Work to be completed =>
From the entries below, extract every line that includes the word "this".

##########

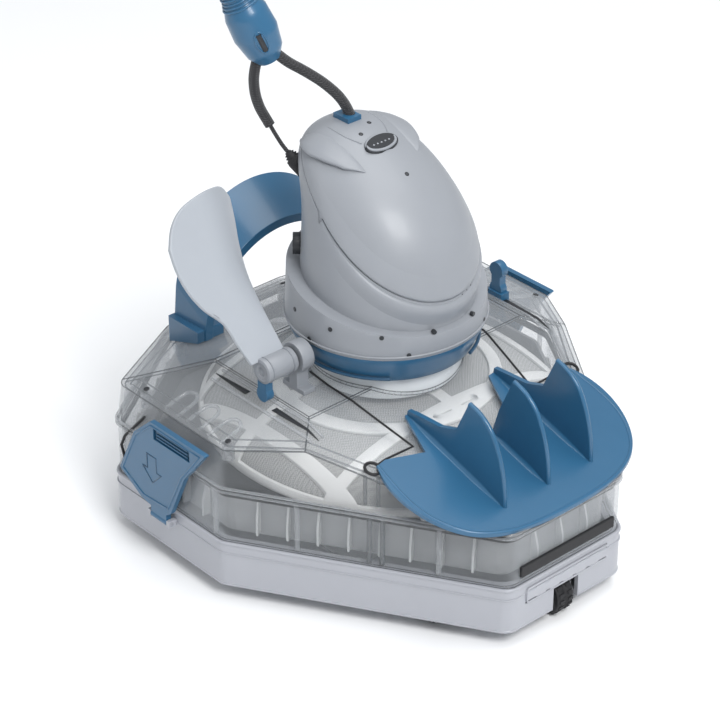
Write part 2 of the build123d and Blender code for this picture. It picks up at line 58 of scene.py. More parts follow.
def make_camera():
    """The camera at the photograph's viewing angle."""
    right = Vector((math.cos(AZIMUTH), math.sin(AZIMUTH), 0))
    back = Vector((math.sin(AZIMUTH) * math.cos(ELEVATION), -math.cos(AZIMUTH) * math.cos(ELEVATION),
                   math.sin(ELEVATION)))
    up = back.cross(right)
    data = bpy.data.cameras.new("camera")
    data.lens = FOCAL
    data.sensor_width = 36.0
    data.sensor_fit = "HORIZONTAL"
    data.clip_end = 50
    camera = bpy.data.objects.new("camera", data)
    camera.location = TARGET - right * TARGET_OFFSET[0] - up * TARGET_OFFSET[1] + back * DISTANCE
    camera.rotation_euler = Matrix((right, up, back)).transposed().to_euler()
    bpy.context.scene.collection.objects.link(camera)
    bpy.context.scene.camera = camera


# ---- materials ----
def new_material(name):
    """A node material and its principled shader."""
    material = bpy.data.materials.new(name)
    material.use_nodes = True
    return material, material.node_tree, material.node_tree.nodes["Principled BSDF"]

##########

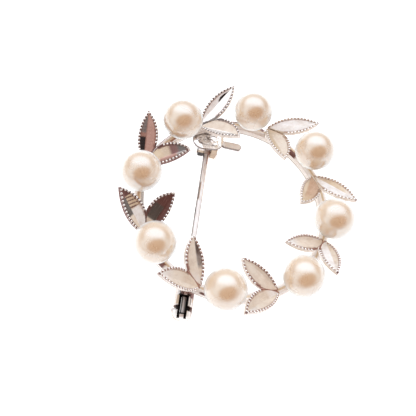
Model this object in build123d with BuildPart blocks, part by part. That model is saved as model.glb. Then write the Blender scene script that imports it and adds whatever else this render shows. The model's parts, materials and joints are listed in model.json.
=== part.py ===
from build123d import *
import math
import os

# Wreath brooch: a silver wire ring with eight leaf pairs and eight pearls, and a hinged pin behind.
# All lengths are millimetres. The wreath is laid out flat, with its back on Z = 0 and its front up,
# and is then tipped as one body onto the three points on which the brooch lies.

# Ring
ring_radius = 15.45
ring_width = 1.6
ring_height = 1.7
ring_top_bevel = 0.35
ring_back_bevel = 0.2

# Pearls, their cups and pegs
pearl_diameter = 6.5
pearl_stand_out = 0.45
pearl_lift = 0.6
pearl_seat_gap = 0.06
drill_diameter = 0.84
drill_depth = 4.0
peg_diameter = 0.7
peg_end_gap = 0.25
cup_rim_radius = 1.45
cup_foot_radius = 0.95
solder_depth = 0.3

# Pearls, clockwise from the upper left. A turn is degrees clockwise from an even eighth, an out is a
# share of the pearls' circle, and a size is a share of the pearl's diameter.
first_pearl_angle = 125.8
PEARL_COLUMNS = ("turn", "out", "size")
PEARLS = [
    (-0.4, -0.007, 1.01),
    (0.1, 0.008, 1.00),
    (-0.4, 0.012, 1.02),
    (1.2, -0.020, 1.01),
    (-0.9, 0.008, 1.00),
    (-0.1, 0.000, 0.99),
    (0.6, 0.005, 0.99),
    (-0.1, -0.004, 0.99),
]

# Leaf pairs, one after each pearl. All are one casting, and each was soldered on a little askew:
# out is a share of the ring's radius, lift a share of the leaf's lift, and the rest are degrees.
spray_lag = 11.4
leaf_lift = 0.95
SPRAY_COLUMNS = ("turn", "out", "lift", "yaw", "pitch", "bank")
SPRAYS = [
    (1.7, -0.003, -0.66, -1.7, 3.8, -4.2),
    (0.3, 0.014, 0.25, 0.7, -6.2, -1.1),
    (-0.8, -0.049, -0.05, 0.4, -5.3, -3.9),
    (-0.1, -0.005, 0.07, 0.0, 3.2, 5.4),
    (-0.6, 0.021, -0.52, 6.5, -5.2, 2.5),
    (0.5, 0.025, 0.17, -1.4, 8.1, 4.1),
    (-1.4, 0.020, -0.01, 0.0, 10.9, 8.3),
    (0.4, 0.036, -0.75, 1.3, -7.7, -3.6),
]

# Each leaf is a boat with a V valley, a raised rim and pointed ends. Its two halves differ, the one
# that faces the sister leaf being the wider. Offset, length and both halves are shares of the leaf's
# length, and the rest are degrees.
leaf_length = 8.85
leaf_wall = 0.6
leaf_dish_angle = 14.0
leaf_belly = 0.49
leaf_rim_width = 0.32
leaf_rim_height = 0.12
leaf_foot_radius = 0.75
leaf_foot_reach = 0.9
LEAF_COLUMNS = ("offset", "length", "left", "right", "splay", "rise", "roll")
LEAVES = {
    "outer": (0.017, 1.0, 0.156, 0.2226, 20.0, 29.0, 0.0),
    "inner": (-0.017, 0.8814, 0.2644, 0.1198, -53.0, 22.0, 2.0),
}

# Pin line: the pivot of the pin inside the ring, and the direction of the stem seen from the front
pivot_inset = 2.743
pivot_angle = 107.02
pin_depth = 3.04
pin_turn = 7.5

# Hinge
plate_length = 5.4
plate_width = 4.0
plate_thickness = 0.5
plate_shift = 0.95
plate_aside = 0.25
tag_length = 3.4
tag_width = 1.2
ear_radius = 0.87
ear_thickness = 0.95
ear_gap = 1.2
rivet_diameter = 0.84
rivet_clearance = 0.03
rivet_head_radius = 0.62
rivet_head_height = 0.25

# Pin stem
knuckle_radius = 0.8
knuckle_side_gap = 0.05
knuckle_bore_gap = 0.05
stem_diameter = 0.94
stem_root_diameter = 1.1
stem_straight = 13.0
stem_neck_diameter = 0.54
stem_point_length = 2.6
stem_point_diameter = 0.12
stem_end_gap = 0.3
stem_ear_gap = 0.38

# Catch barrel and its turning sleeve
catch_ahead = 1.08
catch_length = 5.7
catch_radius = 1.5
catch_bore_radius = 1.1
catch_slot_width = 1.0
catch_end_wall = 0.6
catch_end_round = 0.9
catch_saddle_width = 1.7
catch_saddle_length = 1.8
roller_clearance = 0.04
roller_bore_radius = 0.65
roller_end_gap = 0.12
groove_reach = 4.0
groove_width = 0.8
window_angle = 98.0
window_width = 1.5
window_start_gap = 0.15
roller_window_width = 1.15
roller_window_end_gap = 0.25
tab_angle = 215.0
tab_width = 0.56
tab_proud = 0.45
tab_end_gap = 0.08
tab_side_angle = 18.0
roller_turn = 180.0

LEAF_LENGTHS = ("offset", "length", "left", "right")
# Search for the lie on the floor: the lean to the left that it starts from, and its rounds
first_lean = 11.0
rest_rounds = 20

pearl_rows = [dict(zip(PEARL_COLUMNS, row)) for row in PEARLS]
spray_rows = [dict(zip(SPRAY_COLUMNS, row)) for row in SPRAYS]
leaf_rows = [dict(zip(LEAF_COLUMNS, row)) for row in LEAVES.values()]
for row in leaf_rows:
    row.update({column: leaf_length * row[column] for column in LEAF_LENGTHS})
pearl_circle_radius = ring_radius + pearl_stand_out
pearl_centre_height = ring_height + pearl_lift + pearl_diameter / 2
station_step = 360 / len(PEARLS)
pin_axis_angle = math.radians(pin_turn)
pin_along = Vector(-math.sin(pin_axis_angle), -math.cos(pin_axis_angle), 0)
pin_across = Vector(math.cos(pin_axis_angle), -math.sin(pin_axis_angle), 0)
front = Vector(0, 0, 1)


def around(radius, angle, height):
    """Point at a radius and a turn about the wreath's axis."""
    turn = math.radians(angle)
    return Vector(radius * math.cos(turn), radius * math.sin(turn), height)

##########

Finished exercise =>
Write part 2 of the build123d and Blender code for this picture. It picks up at line 58 of scene.py. More parts follow.
Model this object in build123d with BuildPart blocks, part by part. That model is saved as model.glb. Then write the Blender scene script that imports it and adds whatever else this render shows. The model's parts, materials and joints are listed in model.json.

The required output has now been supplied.